Marissa became laser focused on Lean Out, Googling “How to write a narrative non-fiction book,” taking workshops and changing her habit of responding to the needs of others instead of her own. She cultivated a newfound discipline, getting up at 4:30 a.m. every day to write before she left for her job at Facebook in NYC. Yet in some ways, she was merely reconnecting with a powerful talent she always had. Growing up in the Miami area, where her dad was an attorney repping the teamsters and her mom was head of Parks and Rec for their small town, Marissa expressed herself so well on paper that one difficult teacher in high school accused her of plagiarism. Later working for Google, Marissa – who earned both her Bachelor’s and Master’s in Decision and Informational Science from the University of Florida – enjoyed the creativity of writing stories for her sales teams.

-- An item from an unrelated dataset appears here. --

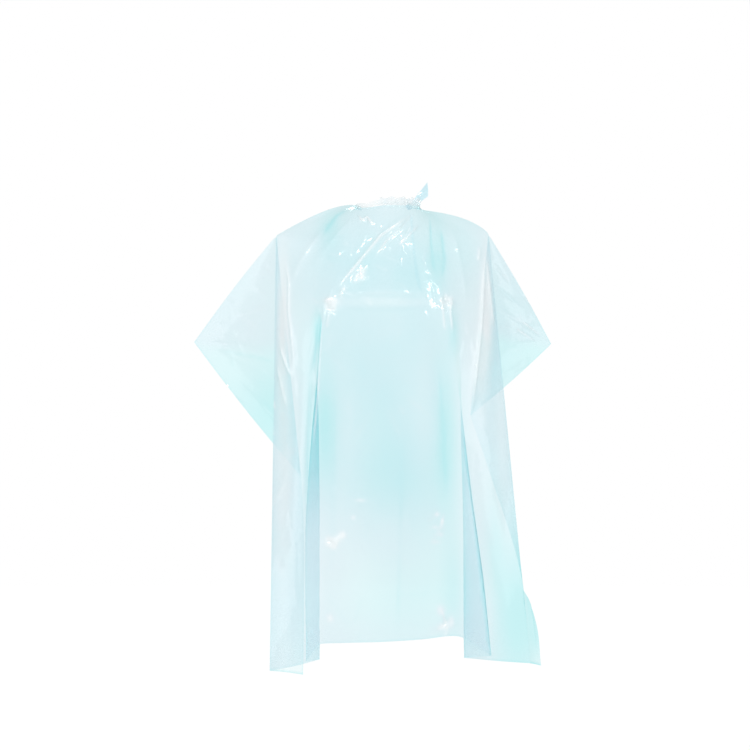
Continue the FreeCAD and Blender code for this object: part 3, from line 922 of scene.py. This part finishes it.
def add_front():
    """The front of the sheet, with its gathered neckline and its two pleats. Its creases die out at the
    neckline and at its two outer creases, where it meets the side strips, and lie nearly flat at the hem."""
    grid, shares, levels = front_grid(FRONT_ROWS, FRONT_COLUMNS)
    grid = softened_rows(rounded_columns(grid, 3), levels)
    creases = front_creases()
    mask = smoothstep(1 - np.abs(shares), 0, 0.05)[None, :] * smoothstep(levels, 0.0, 0.03)[:, None]
    mask = mask * (1 - 0.85 * smoothstep(levels, 0.965, 0.995))[:, None]
    grid = crumpled(grid, creases, mask, 0.0012, 3)

    angle = -math.pi / 2 + shares * MOUTH_SPREAD
    fade = np.exp(-levels / (0.35 * YOKE_SHARE))[:, None]
    gathered = gathers(angle[None, :], levels[:, None]) * fade
    outward = np.column_stack([np.cos(angle), np.sin(angle), np.full_like(angle, 0.7)])[None]
    grid = grid + outward * (gathered * GATHER_DEPTH)[..., None]

    haze_and_highlight, tint_and_shade = film_look(grid, 0.40, 21, creases, FRONT_PATCHES)
    tucked = tucked_layers(shares, levels)
    haze_and_highlight = np.maximum(haze_and_highlight - 0.3 * tucked, LEAST_HAZE)
    tint_and_shade = tint_and_shade - 0.5 * tucked + 0.12 * np.abs(gathered) + edge_tint(shares, levels)
    piece = mesh_object("film_front", grid, film, haze_and_highlight, tint_and_shade)
    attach(piece, "front")
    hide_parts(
        "left_yoke_panel", "front_yoke_panel", "right_yoke_panel", "chest_panel", "front_panel",
        "left_inner_pleat", "left_outer_pleat", "right_inner_pleat", "right_outer_pleat",
    )


def add_side(side):
    """The strip that turns back behind the front at its outer crease."""
    grid, v = side_grid(side, SIDE_ROWS, SIDE_COLUMNS)
    u = np.linspace(0, 1, SIDE_COLUMNS)[None, :]
    mask = smoothstep(u, 0, 0.2) * np.where(v[:, None] < 0.55, 1 - smoothstep(u, 0.8, 1), 1)
    spots = (-220, -160) if side == "left" else (190, 290)
    creases = SIDE_CREASES[side] + random_creases(
        20, spots, (-860, -200), (20, 90), -90, 20, (3, 8), (0.4, 1.4)
    )
    grid = crumpled(grid, creases, mask, 0.001, 5)
    haze_and_highlight, tint_and_shade = film_look(grid, 0.12, 22, creases, SIDE_PATCHES)
    free_edge = smoothstep(u, 0.97, 1.0) * smoothstep(v, 0.5, 0.6)[:, None]
    hem = smoothstep(v, 0.994, 1.0)[:, None]
    piece = mesh_object(f"film_{side}_side", grid, film, haze_and_highlight, tint_and_shade - 0.5 + free_edge + hem)
    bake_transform(piece)
    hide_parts(f"{side}_side_panel")


def add_wing(side):
    """The upper corner of the sheet, hazy down to the level of its tip and clear below it. The step from hazy
    to clear is painted: it stands in for the sheen where the upper wing mirrors the lamps.
    """
    grid, t = wing_grid(side, WING_ROWS, WING_COLUMNS)
    u = np.linspace(0, 1, WING_COLUMNS)[None, :]
    spots, angle = ((-350, -190), -40) if side == "left" else ((190, 300), 40)
    creases = WING_CREASES[side] + random_creases(
        40, spots, (-420, -110), (12, 55), angle, 30, (2.0, 4.5), (0.3, 1.0)
    )
    grid = crumpled(grid, creases, smoothstep(u, 0, 0.12), 0.0007, 7)
    haze_and_highlight, tint_and_shade = film_look(grid, 0.42, 23, creases, WING_PATCHES)
    tip = t[np.argmax(np.linalg.norm(grid[:, -1] - grid[:, 0], axis=1))]
    # painted sheen: the wing is cleared below its tip, so the haze above it stands in for the lamps mirrored
    # in the upper wing
    below = smoothstep(t, tip - 0.03, tip + 0.07)[:, None]
    free_edge = smoothstep(u, 0.975, 1.0)
    piece = mesh_object(f"film_{side}_wing", grid, film, haze_and_highlight - 0.34 * below, tint_and_shade + 0.5 * free_edge)
    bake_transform(piece)
    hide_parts(f"{side}_wing_upper", f"{side}_wing_lower")


# The casing's section from its seam over the gathered edge: (out from the neck ring, height, gathering).
BAND_SECTION = [
    (0.0, BAND_BOTTOM, 1.0),
    (0.0016, 0.0, 1.0),
    (0.0018, 0.005, 1.1),
    (0.0012, BAND_TOP, 1.3),
    (-0.0002, BAND_TOP + 0.0006, 1.3),
    (-0.0014, BAND_TOP - 0.001, 1.2),
    (-0.0022, 0.003, 0.9),
    (-0.0022, -0.003, 0.8),
]
BAND_GATHERS = 0.0008                # how far a gather of the casing stands out
BAND_SQUEEZE = 110                   # the share of its height that the casing loses per metre it sinks
CRIMPS = 110                         # how many small crimps there are round the neck


def add_neck_band():
    """The gathered casing: the edge of the film folded over the tie, crimped round the neck."""
    angles = np.linspace(-math.pi / 2 - MOUTH_SPREAD, -math.pi / 2 + MOUTH_SPREAD, 900)
    knots = np.column_stack([np.linspace(0, 1, len(BAND_SECTION)), BAND_SECTION])
    out, z, size = smooth_line(knots, np.linspace(0, 1, 22)).T[:, :, None]
    rim = smoothstep(z, BAND_BOTTOM, BAND_TOP)
    # the ruffle stands up at the front of the neck only
    ruffled = smoothstep(angles, math.radians(-112), math.radians(-96)) * (1 - smoothstep(angles, 0.2, 0.6))
    small_waves = np.sin(41 * angles) * np.sin(5 * angles)
    lift = ruffled * (0.0016 + 0.0014 * np.sin(17 * angles + 1.0) + 0.0012 * small_waves)
    radius = NECK_RADIUS + out + BAND_GATHERS * size * gathers(angles, z * 8)
    sunk = neckline_drop(angles)
    height = z * (1 - BAND_SQUEEZE * sunk * rim) + rim * lift - sunk
    grid = np.stack([radius * np.cos(angles), radius * np.sin(angles), height], axis=2)

    places = np.linspace(angles[0], angles[-1], CRIMPS)
    crimp = np.interp(angles + 6 * z, places, RANDOM.uniform(0, 1, CRIMPS))
    haze_and_highlight = 0.14 + ruffled * (0.12 + 0.34 * crimp**2)
    piece = mesh_object("neck_band", grid, crimped_film, haze_and_highlight, -0.6)
    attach(piece, "front")
    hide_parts("neck_casing")


KNOT = np.mean(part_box("tie_knot"), axis=0)
KNOT_ANGLE = math.atan2(KNOT[1], KNOT[0])
KNOT_CLEARANCE = 0.10                # the angle from the knot's middle to each end of the tie band
KNOT_HALF_SIZE = (0.0060, 0.0050, 0.0056)
TIE_HALF_HEIGHT = 0.0036
TIE_INSIDE = 0.0008                  # how far inside the neck ring the tie runs


def add_tie_band():
    """The film tie: a crumpled strip that runs inside the casing and across the back of the neck."""
    start, end = KNOT_ANGLE + KNOT_CLEARANCE, KNOT_ANGLE + 2 * math.pi - KNOT_CLEARANCE
    angles = np.linspace(start, end, 720)
    up = np.linspace(-1, 1, 15)[:, None]
    narrow = 0.55 + 0.35 * np.abs(np.sin((angles - KNOT_ANGLE) / 2))
    height = TIE_HALF_HEIGHT * up * narrow - neckline_drop(angles)
    wrinkle = 0.0005 * np.sin(26 * angles + 5 * up) + 0.0003 * np.sin(71 * angles - 7 * up)
    fold = 0.0004 * np.cos(up * math.pi * 1.5)
    radius = NECK_RADIUS - TIE_INSIDE + wrinkle + fold
    grid = np.stack([radius * np.cos(angles), radius * np.sin(angles), height], axis=2)
    piece = mesh_object("tie_band", grid, tie_film, 0.10, -0.8)
    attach(piece, "front")
    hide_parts("neck_tie")


def add_knot():
    """The knot: a tight bundle of folded film."""
    around, over = np.meshgrid(np.linspace(0, 2 * math.pi, 73), np.linspace(0.04, math.pi - 0.04, 40))
    ridges = 1 + 0.13 * np.sin(5 * around + 3 * over) + 0.07 * np.sin(11 * around - 6 * over)
    ridges = ridges + 0.10 * np.cos(4 * over + around)
    ball = np.stack([np.cos(around) * np.sin(over), np.sin(around) * np.sin(over), np.cos(over)], axis=2)
    turn = KNOT_ANGLE + math.pi / 2
    c, s = math.cos(turn), math.sin(turn)
    turned = np.array([[c, s, 0], [-s, c, 0], [0, 0, 1]])
    grid = (ball * KNOT_HALF_SIZE * ridges[..., None]) @ turned + KNOT
    piece = mesh_object("tie_knot_film", grid, tie_film, 0.5, -0.3)
    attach(piece, "front")
    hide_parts("tie_knot")


def add_tail(node, widths, waves, slant, haze_and_highlight, tint_and_shade, turn):
    """A free end of the tie, pleated where it leaves the knot and spread towards its cut end."""
    body = node.replace("_tie", "")
    hinge = JOINTS[f"{body}_hinge"]
    pivot = np.array(hinge["pos_m"])
    along = np.mean(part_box(node), axis=0) - pivot
    length = 2 * np.linalg.norm(along) - 0.004       # the film ends 4 mm inside the box of its solid
    along /= np.linalg.norm(along)
    level = square_to(along, np.array(hinge["axis"], float))
    upright = np.cross(along, level)
    sideways = level * math.cos(turn) + upright * math.sin(turn)
    outward = upright * math.cos(turn) - level * math.sin(turn)
    t = np.linspace(0.10, 1, 90)[:, None, None]      # from beside the knot to the cut end
    u = np.linspace(-1, 1, 34)[None, :, None]        # from one edge of the strip to the other
    start_width, end_width = widths
    half = (start_width + (end_width - start_width) * t**0.8) / 2
    pleat = 0.0016 * np.sin(u * math.pi * waves + 2 * t) * (0.5 + 0.5 * t)
    sag = 0.004 * np.sin(math.pi * t) * (1 + 0.4 * u)
    reach = length * (t + slant * u * t * 0.5)
    grid = pivot + along * reach + sideways * (u * half) + outward * (pleat + sag)
    piece = mesh_object(f"{node}_film", grid, tie_film, haze_and_highlight, tint_and_shade)
    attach(piece, body)
    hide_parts(node)


add_front()
for side in SIDES:
    add_side(side)
for side in SIDES:
    add_wing(side)
add_neck_band()
add_tie_band()
add_knot()
add_tail("short_tie_tail", widths=(0.006, 0.020), waves=1.0, slant=0.4, haze_and_highlight=0.30, tint_and_shade=0.9, turn=0.7)
add_tail("long_tie_tail", widths=(0.005, 0.014), waves=1.2, slant=0.2, haze_and_highlight=0.08, tint_and_shade=-0.2, turn=0.0)

add_camera()
add_world()
add_floor()
set_view()
add_lights()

“Right now,” she says, “we are on the precipice of everything changing. The most fulfilling aspect of the ‘Lean Out’ journey is knowing that I have the opportunity to contribute something significant to the cultural conversation. Everyone I told about this project thought I was crazy to give up working in the corporate world for this bold venture of writing and speaking. Yet, I believed in myself, got scrappy and hustled to get to where I am. I always lived to please other people, so this is a huge turning point in the arc of my life.”

A self-proclaimed corporate rebel, Marissa has taken her ‘bumps in the road’ and turned them into transformational experiences. With Lean Out, she provides a fresh voice for a new generation of thinkers.